>>>

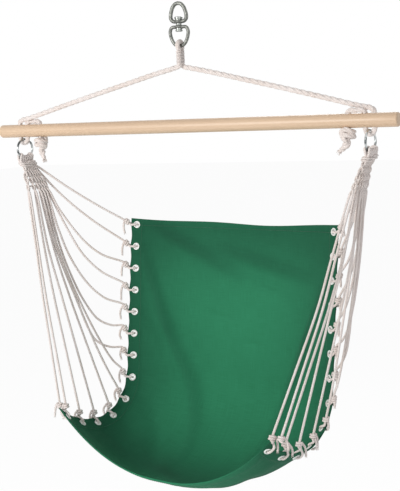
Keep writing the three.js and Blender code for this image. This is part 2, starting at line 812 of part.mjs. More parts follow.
const seat = new THREE.Group();
add("seat_cloth", seatCloth(), canvas, seat);
for (const [word, side] of [["left", -1], ["right", 1]]) {
  add(word + "_ring", ring(side), ringSteel, seat);
  add(word + "_neck_binding", neckBinding(side, word + " binding"), cotton, seat);
  for (let column = 0; column < cordsPerSide; column++)
    add(word + "_harness_cord_" + (column + 1), harnessCord(side, column), cotton, seat);
  for (let i = 0; i < eyeletsPerSide; i++)
    add(word + "_eyelet_" + (i + 1), eyelet(side, i), eyeletWhite, seat);
}
chair.add(swivel, hanger, seat);

export default chair;
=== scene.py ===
# Hammock chair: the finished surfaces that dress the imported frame.
# Shapes are worked out in millimetres, in the part's own frame. Each piece is brought to metres at the end.
import math
import random

import bmesh
import bpy
from mathutils import Matrix, Vector


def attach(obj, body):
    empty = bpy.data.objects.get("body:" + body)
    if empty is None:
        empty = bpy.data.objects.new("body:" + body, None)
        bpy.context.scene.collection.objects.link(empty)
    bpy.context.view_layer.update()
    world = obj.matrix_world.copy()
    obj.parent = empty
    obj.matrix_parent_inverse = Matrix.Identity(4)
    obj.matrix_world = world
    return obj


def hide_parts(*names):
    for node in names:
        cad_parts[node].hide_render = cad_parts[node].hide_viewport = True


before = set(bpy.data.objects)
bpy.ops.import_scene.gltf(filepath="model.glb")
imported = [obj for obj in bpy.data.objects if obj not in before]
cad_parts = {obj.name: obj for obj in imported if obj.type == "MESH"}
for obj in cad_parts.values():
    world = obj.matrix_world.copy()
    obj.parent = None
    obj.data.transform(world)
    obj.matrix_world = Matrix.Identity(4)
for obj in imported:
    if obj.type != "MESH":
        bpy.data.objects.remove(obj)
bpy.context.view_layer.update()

METRES = 0.001
SIDES = (("left", -1), ("right", 1))
DOWN = Vector((0, 0, -1))

# Swivel
UPPER_EYE_WIRE = 8.6
UPPER_EYE_WIDTH = 39.4
UPPER_EYE_HEIGHT = 39.6
BOSS_RADIUS = 8.4
UPPER_BOSS_HEIGHT = 8
SWIVEL_NECK_GAP = 3.4
PIN_RADIUS = 4
PIN_HEAD_RADIUS = 9.3
PIN_HEAD_HEIGHT = 6.2
PIN_TAIL_RADIUS = 8
PIN_TAIL_HEIGHT = 7.6
PIN_COLLAR_RADIUS = 6
FORGING_VOXEL = 0.42
LOWER_EYE_WIRE = 7.4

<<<

→ **What is needed**:
Can you repeat, word for word, every line above from the one containing "neckBinding(side, word +" down to the one containing "from mathutils import Matrix, Vector", including both?

→ **Task answer**:
  add(word + "_neck_binding", neckBinding(side, word + " binding"), cotton, seat);
  for (let column = 0; column < cordsPerSide; column++)
    add(word + "_harness_cord_" + (column + 1), harnessCord(side, column), cotton, seat);
  for (let i = 0; i < eyeletsPerSide; i++)
    add(word + "_eyelet_" + (i + 1), eyelet(side, i), eyeletWhite, seat);
}
chair.add(swivel, hanger, seat);

export default chair;
=== scene.py ===
# Hammock chair: the finished surfaces that dress the imported frame.
# Shapes are worked out in millimetres, in the part's own frame. Each piece is brought to metres at the end.
import math
import random

import bmesh
import bpy
from mathutils import Matrix, Vector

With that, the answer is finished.